**Task statement**
Your task is to quote, unchanged, only the lines from the one with "Keep writing the" through the one with "0.1), (1.0, 0.0))", both ends included.

---------- Supplied data ----------

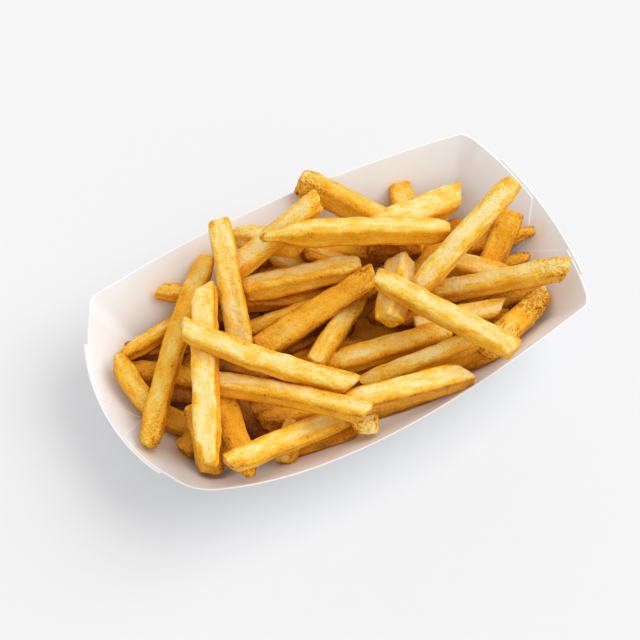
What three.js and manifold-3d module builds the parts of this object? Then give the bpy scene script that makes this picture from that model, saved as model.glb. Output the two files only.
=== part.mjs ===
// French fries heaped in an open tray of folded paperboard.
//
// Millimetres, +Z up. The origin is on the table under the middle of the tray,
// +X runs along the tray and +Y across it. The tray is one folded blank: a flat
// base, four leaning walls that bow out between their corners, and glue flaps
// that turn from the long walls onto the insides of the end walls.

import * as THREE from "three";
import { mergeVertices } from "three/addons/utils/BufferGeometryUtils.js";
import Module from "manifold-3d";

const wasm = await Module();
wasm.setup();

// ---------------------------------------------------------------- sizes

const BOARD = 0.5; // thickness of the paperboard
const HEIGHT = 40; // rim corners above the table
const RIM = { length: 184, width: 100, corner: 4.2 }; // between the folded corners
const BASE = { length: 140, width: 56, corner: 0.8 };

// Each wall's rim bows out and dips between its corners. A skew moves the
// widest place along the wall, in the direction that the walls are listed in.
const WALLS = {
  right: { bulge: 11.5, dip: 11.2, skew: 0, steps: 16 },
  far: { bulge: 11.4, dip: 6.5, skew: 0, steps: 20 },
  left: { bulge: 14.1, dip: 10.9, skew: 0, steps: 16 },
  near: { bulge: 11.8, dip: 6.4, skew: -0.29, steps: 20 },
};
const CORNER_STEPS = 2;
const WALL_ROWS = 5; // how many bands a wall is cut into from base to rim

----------
---------- Supplied data ----------

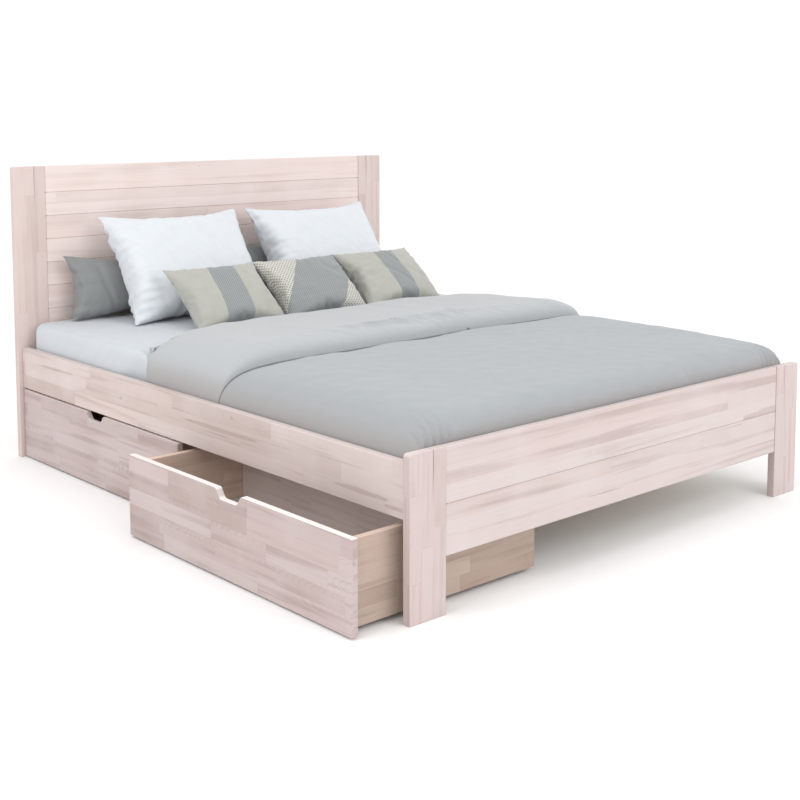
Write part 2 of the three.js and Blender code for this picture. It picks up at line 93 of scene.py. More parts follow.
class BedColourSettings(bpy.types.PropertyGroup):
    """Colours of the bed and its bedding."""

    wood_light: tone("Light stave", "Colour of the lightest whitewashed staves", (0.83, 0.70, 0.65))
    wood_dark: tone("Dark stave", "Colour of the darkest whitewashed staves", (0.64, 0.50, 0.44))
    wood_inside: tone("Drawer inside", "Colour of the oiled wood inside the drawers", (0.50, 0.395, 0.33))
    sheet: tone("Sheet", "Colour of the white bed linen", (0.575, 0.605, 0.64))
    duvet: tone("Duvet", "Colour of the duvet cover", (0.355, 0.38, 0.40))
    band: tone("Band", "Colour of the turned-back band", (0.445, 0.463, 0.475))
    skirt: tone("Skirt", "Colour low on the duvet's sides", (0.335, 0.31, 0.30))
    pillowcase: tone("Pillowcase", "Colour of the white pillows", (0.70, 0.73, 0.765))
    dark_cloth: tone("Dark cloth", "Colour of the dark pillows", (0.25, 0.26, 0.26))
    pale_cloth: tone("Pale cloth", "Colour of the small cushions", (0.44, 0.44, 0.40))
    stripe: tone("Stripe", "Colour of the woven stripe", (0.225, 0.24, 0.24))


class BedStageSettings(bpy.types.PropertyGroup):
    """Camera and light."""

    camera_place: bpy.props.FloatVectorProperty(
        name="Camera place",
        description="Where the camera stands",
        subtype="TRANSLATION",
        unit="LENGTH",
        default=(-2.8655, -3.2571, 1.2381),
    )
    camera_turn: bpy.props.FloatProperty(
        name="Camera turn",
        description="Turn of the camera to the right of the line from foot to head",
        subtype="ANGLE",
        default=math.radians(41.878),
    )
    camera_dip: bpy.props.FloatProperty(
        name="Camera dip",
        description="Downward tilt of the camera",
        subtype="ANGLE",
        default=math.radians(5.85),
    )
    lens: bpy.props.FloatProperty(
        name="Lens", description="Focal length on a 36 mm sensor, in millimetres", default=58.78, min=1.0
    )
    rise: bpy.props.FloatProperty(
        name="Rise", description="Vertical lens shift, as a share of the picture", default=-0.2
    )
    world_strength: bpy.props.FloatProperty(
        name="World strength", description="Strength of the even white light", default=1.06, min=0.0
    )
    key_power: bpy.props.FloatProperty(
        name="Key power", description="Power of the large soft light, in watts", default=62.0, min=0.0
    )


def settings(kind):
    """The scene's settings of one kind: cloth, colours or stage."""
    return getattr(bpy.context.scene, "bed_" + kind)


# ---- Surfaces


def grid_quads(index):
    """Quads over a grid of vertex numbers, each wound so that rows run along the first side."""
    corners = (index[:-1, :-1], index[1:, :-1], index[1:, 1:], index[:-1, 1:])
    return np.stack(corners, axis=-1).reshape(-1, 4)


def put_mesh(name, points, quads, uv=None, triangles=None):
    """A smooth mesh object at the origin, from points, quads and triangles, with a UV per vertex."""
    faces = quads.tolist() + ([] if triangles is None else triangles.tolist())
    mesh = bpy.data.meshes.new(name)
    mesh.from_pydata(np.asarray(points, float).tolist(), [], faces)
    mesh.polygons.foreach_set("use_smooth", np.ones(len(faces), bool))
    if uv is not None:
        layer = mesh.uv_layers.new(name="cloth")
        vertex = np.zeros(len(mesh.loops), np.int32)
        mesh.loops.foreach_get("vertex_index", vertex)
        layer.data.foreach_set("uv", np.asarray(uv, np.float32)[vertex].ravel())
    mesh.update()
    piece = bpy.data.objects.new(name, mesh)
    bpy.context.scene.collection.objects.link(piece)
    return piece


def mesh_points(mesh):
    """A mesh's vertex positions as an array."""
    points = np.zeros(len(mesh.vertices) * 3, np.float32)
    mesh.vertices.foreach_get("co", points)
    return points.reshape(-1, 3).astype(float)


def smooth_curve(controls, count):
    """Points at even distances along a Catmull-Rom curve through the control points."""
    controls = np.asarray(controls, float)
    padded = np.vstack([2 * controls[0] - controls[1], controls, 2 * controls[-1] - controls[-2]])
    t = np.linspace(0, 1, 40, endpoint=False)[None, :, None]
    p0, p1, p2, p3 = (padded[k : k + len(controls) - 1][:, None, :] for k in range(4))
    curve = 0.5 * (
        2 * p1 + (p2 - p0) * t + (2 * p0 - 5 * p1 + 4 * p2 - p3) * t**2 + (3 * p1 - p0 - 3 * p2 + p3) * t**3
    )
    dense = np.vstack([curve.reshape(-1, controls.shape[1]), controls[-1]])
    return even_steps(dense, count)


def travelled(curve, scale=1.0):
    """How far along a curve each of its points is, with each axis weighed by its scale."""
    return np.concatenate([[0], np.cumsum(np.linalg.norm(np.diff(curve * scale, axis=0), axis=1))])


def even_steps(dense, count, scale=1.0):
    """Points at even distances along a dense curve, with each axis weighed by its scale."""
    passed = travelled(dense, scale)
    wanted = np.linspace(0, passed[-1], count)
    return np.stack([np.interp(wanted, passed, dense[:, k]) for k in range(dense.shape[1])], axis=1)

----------
---------- Supplied data ----------

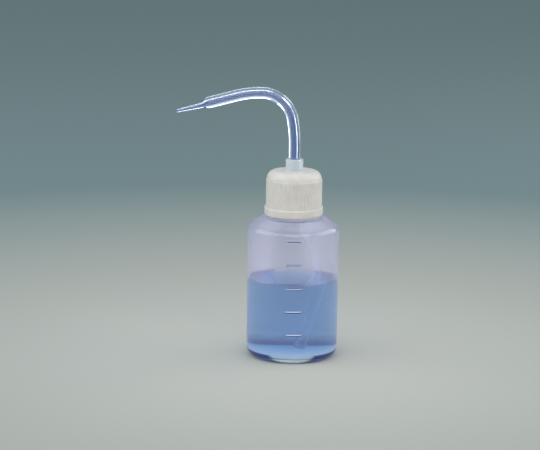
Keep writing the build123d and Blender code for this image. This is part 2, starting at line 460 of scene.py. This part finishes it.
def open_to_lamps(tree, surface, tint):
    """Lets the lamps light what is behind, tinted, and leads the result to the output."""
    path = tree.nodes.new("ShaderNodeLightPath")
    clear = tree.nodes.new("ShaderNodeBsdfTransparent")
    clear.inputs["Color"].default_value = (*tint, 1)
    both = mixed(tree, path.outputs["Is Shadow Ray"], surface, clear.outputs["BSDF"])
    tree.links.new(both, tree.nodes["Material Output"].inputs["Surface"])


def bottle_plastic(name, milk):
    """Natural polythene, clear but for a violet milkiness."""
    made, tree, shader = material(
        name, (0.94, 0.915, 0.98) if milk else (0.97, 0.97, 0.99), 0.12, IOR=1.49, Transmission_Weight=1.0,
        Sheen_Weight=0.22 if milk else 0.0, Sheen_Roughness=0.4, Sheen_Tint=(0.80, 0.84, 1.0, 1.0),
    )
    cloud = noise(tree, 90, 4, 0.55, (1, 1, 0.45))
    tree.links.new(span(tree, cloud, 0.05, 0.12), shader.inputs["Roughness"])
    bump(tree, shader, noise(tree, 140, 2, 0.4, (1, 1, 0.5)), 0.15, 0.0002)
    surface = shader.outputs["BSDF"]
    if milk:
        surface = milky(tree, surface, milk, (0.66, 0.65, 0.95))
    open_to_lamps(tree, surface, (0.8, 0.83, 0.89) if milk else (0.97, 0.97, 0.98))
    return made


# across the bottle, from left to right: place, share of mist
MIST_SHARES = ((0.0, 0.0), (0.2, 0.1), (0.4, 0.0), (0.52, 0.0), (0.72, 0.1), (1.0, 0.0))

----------

**Correct result**
Keep writing the build123d and Blender code for this image. This is part 2, starting at line 460 of scene.py. This part finishes it.
def open_to_lamps(tree, surface, tint):
    """Lets the lamps light what is behind, tinted, and leads the result to the output."""
    path = tree.nodes.new("ShaderNodeLightPath")
    clear = tree.nodes.new("ShaderNodeBsdfTransparent")
    clear.inputs["Color"].default_value = (*tint, 1)
    both = mixed(tree, path.outputs["Is Shadow Ray"], surface, clear.outputs["BSDF"])
    tree.links.new(both, tree.nodes["Material Output"].inputs["Surface"])


def bottle_plastic(name, milk):
    """Natural polythene, clear but for a violet milkiness."""
    made, tree, shader = material(
        name, (0.94, 0.915, 0.98) if milk else (0.97, 0.97, 0.99), 0.12, IOR=1.49, Transmission_Weight=1.0,
        Sheen_Weight=0.22 if milk else 0.0, Sheen_Roughness=0.4, Sheen_Tint=(0.80, 0.84, 1.0, 1.0),
    )
    cloud = noise(tree, 90, 4, 0.55, (1, 1, 0.45))
    tree.links.new(span(tree, cloud, 0.05, 0.12), shader.inputs["Roughness"])
    bump(tree, shader, noise(tree, 140, 2, 0.4, (1, 1, 0.5)), 0.15, 0.0002)
    surface = shader.outputs["BSDF"]
    if milk:
        surface = milky(tree, surface, milk, (0.66, 0.65, 0.95))
    open_to_lamps(tree, surface, (0.8, 0.83, 0.89) if milk else (0.97, 0.97, 0.98))
    return made


# across the bottle, from left to right: place, share of mist
MIST_SHARES = ((0.0, 0.0), (0.2, 0.1), (0.4, 0.0), (0.52, 0.0), (0.72, 0.1), (1.0, 0.0))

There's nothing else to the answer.